• [Problem description]:
Locate the line bearing "Write the OpenSCAD" in the material below, then reproduce it and each following line up to and including the line bearing "it into place.".

• [Entries shown]:
╔══

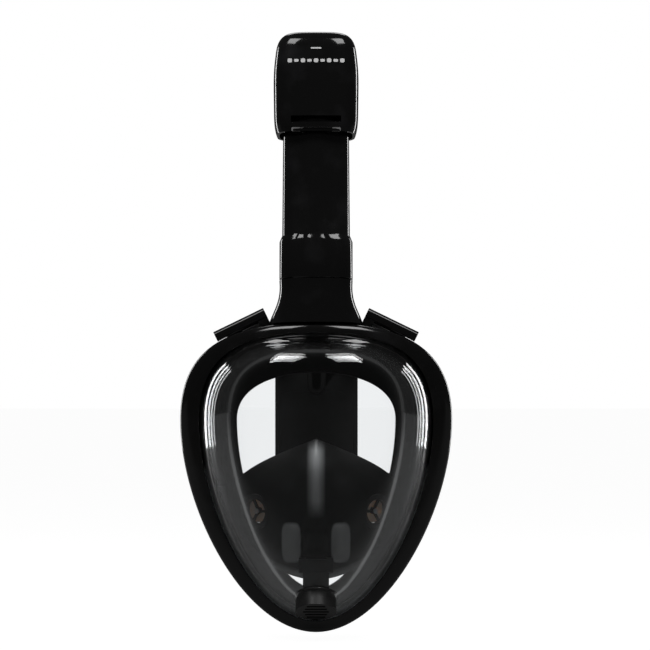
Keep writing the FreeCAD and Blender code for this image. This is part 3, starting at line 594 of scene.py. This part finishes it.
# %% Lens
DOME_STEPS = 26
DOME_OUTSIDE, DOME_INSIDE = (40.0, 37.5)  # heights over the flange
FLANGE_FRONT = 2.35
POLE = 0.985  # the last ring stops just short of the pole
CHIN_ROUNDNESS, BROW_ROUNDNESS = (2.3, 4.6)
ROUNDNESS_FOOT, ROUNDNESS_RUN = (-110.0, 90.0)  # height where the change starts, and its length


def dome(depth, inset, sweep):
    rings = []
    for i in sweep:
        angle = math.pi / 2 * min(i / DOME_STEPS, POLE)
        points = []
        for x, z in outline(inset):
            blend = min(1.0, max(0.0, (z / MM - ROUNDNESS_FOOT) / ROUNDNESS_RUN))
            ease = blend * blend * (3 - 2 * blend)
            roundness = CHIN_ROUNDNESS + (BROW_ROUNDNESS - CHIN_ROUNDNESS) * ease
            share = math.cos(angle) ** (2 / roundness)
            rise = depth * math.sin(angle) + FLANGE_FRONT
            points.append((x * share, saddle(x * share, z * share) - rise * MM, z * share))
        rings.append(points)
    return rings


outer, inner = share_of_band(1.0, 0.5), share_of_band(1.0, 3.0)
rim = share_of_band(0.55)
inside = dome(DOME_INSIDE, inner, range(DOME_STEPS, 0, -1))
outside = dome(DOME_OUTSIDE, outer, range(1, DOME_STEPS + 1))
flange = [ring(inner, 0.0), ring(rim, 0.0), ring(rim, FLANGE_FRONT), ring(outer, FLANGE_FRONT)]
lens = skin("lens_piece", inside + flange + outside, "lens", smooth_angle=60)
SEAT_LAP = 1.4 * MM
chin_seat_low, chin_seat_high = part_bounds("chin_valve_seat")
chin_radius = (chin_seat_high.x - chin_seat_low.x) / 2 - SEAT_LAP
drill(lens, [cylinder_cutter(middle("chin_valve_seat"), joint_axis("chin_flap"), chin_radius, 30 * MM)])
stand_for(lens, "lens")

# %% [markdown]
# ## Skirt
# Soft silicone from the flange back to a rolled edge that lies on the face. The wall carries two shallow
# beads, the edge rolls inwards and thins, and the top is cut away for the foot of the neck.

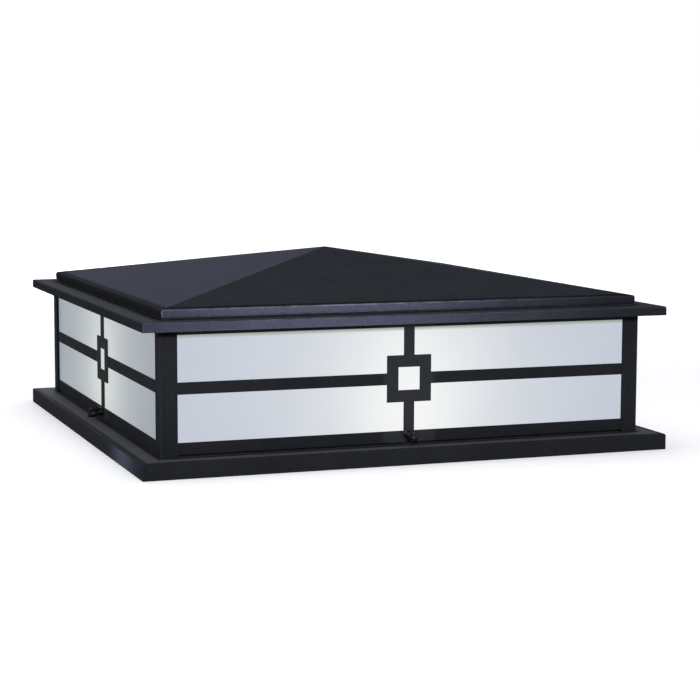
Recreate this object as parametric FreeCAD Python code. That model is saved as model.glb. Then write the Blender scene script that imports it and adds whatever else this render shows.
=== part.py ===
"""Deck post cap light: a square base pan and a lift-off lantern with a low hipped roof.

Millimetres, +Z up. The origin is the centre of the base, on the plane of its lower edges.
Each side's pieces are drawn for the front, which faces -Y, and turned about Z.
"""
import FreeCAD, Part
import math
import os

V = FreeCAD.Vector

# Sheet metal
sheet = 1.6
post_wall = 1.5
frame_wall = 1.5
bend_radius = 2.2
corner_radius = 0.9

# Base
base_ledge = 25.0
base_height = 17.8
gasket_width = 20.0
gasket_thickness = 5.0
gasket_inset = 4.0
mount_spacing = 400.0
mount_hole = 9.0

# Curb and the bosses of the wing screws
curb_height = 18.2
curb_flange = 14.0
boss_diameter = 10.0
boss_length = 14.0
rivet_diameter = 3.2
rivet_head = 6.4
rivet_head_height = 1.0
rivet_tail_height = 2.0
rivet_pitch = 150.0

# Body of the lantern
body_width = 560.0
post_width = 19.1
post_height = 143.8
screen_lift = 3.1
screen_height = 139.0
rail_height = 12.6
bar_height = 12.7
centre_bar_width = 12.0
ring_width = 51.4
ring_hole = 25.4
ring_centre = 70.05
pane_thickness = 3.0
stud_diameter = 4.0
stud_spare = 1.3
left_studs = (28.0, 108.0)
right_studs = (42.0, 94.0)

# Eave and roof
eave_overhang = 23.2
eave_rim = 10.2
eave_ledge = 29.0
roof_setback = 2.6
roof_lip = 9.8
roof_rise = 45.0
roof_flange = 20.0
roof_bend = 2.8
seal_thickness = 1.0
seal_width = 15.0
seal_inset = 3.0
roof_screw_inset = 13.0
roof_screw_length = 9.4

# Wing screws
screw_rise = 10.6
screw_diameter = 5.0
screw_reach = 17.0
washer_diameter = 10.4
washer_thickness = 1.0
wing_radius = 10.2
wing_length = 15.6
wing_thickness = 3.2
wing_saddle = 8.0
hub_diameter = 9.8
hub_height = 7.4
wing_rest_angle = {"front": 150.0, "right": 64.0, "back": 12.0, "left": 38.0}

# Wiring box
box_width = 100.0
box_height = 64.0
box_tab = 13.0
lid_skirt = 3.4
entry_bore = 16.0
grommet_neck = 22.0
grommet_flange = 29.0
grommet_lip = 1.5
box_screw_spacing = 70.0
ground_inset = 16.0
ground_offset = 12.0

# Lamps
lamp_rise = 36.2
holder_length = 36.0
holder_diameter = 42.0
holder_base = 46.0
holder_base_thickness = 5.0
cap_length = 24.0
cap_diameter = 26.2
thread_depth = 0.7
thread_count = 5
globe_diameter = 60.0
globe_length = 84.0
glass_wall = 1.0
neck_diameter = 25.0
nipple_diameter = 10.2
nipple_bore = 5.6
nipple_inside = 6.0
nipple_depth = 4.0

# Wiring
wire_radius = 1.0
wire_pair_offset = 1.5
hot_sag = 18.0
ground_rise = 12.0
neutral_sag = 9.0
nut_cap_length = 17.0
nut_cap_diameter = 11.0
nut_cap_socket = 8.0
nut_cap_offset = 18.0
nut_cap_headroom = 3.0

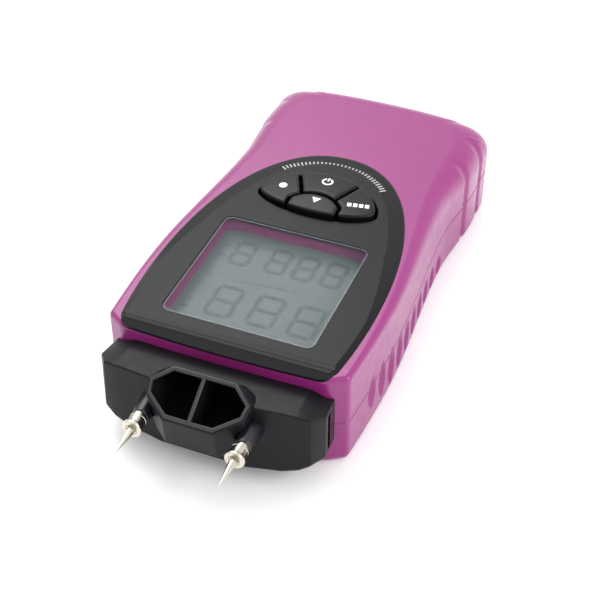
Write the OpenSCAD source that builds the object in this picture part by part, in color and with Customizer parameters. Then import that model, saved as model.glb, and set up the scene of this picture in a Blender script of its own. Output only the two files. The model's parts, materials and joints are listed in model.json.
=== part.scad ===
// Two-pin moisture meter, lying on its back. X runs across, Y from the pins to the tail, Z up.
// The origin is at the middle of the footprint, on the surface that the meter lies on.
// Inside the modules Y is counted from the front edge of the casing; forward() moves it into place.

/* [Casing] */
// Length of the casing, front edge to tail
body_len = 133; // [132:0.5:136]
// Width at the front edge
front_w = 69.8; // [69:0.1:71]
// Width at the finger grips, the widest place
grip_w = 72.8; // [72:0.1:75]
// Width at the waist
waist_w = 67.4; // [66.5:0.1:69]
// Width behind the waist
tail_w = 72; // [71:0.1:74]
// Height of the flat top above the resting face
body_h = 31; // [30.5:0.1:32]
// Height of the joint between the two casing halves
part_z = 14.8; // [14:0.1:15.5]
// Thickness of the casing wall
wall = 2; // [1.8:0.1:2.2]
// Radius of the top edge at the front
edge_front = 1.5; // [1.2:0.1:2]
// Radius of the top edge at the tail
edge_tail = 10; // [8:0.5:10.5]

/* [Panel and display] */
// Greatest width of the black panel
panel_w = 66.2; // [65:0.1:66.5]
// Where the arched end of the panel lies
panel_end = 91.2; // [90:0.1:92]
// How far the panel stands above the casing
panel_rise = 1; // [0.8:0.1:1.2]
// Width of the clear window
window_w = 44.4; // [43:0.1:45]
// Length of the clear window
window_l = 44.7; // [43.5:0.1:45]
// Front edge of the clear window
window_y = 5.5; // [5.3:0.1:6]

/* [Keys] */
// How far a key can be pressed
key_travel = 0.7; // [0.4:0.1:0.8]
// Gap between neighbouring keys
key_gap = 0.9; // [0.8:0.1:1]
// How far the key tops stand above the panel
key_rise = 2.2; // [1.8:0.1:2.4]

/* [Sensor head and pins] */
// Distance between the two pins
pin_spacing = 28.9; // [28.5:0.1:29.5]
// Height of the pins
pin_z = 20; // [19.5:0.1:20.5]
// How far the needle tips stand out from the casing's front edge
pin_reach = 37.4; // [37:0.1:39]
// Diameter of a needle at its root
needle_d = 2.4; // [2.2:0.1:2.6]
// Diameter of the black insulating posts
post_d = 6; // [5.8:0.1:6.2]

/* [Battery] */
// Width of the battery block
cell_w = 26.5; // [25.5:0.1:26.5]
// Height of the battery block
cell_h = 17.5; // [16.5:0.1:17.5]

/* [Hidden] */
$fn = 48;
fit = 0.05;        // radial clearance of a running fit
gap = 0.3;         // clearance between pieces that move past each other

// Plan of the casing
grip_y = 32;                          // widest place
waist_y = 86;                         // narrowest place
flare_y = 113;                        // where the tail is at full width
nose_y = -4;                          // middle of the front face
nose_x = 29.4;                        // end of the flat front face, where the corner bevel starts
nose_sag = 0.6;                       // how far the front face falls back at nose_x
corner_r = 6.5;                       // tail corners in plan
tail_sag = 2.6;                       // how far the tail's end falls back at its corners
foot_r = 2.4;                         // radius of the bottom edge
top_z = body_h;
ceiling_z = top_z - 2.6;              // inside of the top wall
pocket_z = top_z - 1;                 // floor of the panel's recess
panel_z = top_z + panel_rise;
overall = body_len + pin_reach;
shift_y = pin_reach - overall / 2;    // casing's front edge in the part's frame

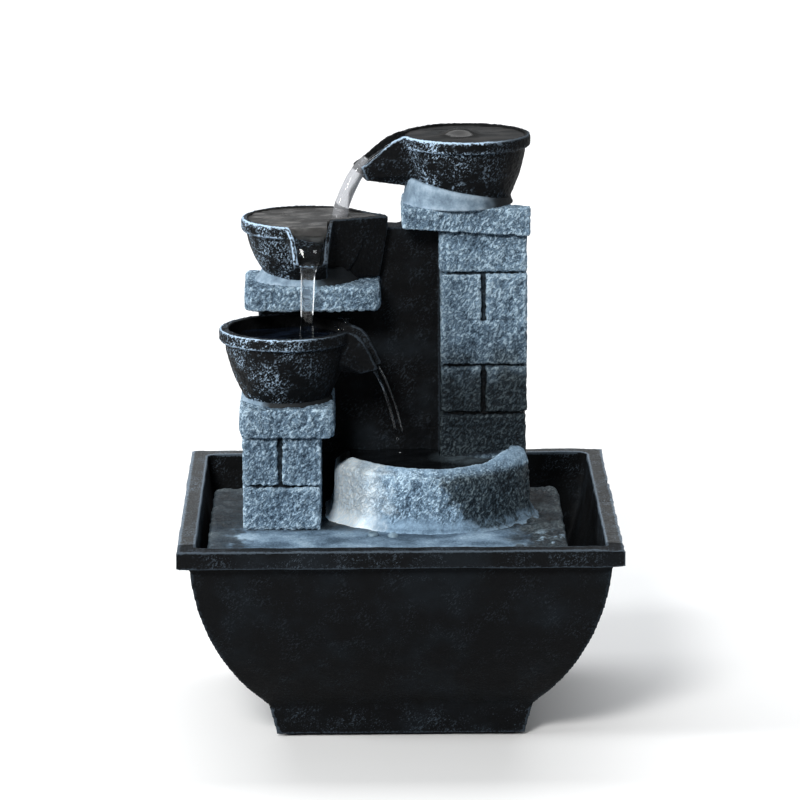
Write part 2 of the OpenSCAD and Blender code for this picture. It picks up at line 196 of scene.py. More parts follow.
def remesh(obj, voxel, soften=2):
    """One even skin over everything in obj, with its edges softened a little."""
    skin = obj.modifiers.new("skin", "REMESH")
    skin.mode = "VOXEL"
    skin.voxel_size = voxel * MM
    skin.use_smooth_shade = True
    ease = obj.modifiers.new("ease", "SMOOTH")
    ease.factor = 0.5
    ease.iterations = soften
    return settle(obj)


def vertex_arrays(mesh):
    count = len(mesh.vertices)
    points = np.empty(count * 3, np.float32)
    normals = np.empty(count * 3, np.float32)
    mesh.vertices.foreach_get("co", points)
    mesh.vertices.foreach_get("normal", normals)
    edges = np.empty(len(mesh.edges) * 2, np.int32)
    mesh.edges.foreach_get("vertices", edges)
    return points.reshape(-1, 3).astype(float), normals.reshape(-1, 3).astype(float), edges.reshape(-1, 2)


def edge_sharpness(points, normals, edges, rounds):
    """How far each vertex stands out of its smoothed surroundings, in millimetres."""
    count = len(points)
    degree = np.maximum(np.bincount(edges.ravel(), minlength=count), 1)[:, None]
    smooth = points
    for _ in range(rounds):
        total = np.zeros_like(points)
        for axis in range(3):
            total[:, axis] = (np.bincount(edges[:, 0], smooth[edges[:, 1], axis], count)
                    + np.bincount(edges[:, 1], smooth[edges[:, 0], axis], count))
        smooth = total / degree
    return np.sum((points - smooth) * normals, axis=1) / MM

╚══

• [Answer to the task]:
Write the OpenSCAD source that builds the object in this picture part by part, in color and with Customizer parameters. Then import that model, saved as model.glb, and set up the scene of this picture in a Blender script of its own. Output only the two files. The model's parts, materials and joints are listed in model.json.
=== part.scad ===
// Two-pin moisture meter, lying on its back. X runs across, Y from the pins to the tail, Z up.
// The origin is at the middle of the footprint, on the surface that the meter lies on.
// Inside the modules Y is counted from the front edge of the casing; forward() moves it into place.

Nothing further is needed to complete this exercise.